SUPPLIED INFORMATION =
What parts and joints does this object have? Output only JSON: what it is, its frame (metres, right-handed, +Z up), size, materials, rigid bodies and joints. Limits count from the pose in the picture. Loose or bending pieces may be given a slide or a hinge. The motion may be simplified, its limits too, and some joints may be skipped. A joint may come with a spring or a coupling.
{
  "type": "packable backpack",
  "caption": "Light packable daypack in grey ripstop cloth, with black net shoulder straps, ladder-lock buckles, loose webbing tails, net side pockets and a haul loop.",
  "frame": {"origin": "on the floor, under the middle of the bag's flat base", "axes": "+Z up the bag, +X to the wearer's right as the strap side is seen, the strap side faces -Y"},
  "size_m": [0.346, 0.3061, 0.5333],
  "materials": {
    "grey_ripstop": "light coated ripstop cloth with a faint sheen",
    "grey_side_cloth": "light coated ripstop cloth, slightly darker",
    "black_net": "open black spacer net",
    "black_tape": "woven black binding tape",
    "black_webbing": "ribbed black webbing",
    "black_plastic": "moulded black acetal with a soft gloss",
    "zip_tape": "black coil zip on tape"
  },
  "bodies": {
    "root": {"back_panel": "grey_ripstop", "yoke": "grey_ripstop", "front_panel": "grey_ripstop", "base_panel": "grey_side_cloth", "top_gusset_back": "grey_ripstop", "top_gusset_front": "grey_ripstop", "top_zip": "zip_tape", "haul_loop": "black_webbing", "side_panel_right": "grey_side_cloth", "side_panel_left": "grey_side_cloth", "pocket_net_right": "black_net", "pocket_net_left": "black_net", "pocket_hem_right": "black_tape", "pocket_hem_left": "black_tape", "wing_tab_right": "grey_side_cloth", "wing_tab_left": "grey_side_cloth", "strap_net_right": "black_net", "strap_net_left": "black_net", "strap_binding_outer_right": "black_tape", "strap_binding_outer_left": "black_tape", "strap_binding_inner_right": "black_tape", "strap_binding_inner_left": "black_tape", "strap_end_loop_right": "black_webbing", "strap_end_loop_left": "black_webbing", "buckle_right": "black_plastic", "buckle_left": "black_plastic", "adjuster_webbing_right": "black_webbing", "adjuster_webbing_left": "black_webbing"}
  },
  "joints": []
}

INSTRUCTIONS TO FOLLOW =
Extract the listing in its entirety and repeat it exactly.

ANSWER FOR THE TASK =
What parts and joints does this object have? Output only JSON: what it is, its frame (metres, right-handed, +Z up), size, materials, rigid bodies and joints. Limits count from the pose in the picture. Loose or bending pieces may be given a slide or a hinge. The motion may be simplified, its limits too, and some joints may be skipped. A joint may come with a spring or a coupling.
{
  "type": "packable backpack",
  "caption": "Light packable daypack in grey ripstop cloth, with black net shoulder straps, ladder-lock buckles, loose webbing tails, net side pockets and a haul loop.",
  "frame": {"origin": "on the floor, under the middle of the bag's flat base", "axes": "+Z up the bag, +X to the wearer's right as the strap side is seen, the strap side faces -Y"},
  "size_m": [0.346, 0.3061, 0.5333],
  "materials": {
    "grey_ripstop": "light coated ripstop cloth with a faint sheen",
    "grey_side_cloth": "light coated ripstop cloth, slightly darker",
    "black_net": "open black spacer net",
    "black_tape": "woven black binding tape",
    "black_webbing": "ribbed black webbing",
    "black_plastic": "moulded black acetal with a soft gloss",
    "zip_tape": "black coil zip on tape"
  },
  "bodies": {
    "root": {"back_panel": "grey_ripstop", "yoke": "grey_ripstop", "front_panel": "grey_ripstop", "base_panel": "grey_side_cloth", "top_gusset_back": "grey_ripstop", "top_gusset_front": "grey_ripstop", "top_zip": "zip_tape", "haul_loop": "black_webbing", "side_panel_right": "grey_side_cloth", "side_panel_left": "grey_side_cloth", "pocket_net_right": "black_net", "pocket_net_left": "black_net", "pocket_hem_right": "black_tape", "pocket_hem_left": "black_tape", "wing_tab_right": "grey_side_cloth", "wing_tab_left": "grey_side_cloth", "strap_net_right": "black_net", "strap_net_left": "black_net", "strap_binding_outer_right": "black_tape", "strap_binding_outer_left": "black_tape", "strap_binding_inner_right": "black_tape", "strap_binding_inner_left": "black_tape", "strap_end_loop_right": "black_webbing", "strap_end_loop_left": "black_webbing", "buckle_right": "black_plastic", "buckle_left": "black_plastic", "adjuster_webbing_right": "black_webbing", "adjuster_webbing_left": "black_webbing"}
  },
  "joints": []
}